[Lines of data]
────

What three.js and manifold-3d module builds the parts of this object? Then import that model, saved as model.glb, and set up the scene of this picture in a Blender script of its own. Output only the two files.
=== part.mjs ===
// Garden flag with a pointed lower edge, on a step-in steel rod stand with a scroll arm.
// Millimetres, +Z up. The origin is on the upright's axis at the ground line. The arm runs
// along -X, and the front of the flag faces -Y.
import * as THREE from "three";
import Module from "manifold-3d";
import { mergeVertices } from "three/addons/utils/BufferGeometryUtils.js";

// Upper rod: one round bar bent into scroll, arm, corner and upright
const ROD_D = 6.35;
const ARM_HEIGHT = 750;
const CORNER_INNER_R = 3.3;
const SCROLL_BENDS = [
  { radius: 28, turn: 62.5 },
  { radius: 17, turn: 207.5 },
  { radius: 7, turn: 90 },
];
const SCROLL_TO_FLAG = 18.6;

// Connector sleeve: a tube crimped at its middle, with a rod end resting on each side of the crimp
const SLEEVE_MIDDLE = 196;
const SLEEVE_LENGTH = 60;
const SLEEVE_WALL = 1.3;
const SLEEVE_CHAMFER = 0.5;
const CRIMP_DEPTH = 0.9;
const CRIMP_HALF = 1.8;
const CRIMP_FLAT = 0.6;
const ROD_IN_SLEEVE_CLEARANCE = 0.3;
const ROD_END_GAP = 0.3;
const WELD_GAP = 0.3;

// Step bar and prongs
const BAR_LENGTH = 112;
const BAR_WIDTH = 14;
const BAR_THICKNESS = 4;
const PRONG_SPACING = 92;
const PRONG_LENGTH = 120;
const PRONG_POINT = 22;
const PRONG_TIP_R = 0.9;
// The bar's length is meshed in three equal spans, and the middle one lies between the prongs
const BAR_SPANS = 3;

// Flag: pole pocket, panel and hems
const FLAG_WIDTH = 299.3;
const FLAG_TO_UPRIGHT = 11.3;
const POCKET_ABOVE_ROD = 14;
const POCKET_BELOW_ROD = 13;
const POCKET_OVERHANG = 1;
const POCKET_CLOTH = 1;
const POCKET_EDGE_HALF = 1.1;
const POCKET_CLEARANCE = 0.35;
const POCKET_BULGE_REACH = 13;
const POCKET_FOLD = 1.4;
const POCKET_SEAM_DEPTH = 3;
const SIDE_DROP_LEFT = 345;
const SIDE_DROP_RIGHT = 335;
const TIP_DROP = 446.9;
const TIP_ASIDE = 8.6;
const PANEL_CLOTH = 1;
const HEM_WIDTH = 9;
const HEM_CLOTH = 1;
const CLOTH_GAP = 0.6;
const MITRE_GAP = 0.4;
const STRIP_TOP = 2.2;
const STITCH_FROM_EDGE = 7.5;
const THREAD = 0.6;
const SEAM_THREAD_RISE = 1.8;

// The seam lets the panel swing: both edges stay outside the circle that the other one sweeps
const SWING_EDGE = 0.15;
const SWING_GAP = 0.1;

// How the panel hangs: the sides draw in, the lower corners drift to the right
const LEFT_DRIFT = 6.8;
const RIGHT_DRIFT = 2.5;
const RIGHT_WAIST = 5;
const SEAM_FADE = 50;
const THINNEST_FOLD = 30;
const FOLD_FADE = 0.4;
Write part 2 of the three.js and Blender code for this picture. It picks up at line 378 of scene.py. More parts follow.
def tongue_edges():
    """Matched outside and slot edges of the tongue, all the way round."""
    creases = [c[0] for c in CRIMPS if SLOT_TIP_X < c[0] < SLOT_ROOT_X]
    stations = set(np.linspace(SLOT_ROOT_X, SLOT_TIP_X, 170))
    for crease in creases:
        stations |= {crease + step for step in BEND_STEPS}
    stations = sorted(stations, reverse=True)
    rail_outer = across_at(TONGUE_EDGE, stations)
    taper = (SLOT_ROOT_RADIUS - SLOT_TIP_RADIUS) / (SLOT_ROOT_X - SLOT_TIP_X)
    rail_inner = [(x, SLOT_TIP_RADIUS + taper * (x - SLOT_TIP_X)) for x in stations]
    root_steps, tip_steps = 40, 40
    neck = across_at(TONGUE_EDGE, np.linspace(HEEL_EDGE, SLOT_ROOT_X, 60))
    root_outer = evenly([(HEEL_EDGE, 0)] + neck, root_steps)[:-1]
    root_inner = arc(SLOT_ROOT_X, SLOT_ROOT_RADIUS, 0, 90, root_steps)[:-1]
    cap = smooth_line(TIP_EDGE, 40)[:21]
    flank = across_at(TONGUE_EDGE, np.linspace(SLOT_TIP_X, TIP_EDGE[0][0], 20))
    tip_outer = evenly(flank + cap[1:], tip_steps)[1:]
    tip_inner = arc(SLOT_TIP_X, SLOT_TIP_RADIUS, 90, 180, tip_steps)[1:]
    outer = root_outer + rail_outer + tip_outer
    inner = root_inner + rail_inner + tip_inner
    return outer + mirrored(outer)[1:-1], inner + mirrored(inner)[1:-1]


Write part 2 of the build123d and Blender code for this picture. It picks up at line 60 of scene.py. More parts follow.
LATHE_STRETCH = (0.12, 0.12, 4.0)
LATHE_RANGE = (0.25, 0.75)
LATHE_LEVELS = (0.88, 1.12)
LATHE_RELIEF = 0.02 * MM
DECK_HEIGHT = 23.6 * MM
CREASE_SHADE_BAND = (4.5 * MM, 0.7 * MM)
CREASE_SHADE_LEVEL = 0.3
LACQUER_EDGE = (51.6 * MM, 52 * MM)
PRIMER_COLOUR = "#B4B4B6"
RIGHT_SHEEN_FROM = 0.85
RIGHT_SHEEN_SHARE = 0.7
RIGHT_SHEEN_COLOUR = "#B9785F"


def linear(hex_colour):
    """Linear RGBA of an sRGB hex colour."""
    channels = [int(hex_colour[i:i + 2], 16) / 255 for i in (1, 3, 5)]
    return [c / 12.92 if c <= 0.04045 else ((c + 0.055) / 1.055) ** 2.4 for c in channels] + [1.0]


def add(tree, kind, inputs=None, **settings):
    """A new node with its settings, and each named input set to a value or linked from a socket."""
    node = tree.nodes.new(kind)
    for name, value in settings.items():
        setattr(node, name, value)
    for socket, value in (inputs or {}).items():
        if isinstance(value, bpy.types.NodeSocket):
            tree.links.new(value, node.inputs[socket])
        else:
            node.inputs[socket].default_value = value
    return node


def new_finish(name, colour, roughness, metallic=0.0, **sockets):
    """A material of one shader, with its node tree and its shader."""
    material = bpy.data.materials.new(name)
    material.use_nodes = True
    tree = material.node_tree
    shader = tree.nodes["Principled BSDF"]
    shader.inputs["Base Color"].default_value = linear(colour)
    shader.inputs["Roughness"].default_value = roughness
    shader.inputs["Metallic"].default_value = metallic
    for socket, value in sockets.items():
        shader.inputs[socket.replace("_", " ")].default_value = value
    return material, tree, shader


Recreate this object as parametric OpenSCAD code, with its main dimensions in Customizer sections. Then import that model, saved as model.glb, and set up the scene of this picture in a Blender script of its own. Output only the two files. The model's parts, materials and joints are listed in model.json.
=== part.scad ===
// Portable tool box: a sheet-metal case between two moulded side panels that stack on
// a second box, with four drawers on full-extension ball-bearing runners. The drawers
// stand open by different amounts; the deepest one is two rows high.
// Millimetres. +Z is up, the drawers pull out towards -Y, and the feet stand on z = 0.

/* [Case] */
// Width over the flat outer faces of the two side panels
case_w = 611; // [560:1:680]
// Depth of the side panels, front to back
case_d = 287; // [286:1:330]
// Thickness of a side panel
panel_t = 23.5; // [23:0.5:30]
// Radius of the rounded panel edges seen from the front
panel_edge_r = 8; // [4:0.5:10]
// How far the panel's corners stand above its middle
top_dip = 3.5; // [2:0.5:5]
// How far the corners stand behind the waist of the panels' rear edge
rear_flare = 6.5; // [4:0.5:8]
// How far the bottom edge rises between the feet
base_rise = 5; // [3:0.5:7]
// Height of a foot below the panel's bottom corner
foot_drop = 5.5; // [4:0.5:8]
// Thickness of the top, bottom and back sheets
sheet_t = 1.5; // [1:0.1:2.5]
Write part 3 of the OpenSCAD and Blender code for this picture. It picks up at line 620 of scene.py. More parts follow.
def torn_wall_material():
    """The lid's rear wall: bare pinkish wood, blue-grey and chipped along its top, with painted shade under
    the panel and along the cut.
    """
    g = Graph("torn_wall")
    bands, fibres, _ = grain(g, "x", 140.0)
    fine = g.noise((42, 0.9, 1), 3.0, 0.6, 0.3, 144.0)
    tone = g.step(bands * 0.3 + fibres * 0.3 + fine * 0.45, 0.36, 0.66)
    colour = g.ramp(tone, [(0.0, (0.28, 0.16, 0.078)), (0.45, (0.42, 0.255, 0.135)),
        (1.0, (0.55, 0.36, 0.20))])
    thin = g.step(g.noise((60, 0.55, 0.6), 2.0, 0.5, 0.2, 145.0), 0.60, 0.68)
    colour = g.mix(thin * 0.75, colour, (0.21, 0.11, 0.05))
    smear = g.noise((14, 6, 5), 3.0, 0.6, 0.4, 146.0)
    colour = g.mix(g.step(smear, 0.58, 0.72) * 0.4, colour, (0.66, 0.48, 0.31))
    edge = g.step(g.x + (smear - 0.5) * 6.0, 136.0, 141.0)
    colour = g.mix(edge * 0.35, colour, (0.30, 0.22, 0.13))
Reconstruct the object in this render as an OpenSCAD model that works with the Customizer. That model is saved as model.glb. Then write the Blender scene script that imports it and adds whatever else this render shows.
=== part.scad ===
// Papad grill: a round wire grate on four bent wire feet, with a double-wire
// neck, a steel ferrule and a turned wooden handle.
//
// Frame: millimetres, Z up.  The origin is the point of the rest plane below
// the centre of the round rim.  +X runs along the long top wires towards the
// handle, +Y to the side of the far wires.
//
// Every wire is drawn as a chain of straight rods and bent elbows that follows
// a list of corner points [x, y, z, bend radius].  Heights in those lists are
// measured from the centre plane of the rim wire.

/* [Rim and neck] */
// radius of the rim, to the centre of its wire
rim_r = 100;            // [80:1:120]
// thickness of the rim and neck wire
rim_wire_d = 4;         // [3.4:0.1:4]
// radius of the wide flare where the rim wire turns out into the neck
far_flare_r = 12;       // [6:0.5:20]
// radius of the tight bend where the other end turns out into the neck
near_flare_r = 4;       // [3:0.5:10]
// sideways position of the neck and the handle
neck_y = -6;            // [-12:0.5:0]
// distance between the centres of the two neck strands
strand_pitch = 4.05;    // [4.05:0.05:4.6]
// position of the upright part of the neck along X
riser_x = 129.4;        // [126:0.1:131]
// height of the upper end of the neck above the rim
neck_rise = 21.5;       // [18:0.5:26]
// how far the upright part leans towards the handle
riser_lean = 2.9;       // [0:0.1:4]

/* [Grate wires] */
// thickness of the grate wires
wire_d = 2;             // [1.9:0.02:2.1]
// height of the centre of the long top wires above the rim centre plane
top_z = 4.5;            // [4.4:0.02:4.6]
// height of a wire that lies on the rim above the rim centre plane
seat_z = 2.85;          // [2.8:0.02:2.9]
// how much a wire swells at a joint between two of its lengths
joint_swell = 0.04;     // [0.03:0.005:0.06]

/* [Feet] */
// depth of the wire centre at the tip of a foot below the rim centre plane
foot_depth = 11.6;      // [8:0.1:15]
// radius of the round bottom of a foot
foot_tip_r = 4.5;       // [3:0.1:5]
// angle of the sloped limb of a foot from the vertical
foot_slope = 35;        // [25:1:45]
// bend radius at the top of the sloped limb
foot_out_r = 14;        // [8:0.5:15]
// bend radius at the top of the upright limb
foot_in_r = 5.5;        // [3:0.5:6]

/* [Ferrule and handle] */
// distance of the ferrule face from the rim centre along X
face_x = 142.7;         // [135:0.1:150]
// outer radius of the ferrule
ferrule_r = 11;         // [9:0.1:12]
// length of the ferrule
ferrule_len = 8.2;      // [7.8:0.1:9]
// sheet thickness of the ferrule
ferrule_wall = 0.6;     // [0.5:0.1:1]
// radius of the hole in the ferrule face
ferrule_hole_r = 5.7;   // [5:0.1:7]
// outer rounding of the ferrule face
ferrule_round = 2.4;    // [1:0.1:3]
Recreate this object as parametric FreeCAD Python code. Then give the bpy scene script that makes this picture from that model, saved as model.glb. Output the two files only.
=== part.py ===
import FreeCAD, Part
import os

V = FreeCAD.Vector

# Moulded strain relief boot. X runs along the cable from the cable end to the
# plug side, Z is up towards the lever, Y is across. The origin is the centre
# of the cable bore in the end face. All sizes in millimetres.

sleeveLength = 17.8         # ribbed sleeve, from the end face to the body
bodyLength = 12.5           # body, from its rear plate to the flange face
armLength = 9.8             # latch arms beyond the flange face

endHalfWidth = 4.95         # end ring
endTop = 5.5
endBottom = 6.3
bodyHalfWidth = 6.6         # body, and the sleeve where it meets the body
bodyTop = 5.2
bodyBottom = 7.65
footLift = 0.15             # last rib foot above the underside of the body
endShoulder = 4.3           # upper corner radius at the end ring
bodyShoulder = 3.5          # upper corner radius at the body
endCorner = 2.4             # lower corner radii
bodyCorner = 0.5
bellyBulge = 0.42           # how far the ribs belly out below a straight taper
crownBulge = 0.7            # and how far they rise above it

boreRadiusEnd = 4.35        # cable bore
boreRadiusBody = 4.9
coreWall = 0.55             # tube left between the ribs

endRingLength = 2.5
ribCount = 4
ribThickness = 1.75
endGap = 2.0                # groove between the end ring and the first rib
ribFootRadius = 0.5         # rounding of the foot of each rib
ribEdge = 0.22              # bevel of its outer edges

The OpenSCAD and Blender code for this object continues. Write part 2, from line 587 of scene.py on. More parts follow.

────

- Prompt: Among the lines of the data, identify those with the word "FreeCAD". Copy each of them.

- Full output:
Recreate this object as parametric FreeCAD Python code. Then give the bpy scene script that makes this picture from that model, saved as model.glb. Output the two files only.
import FreeCAD, Part
V = FreeCAD.Vector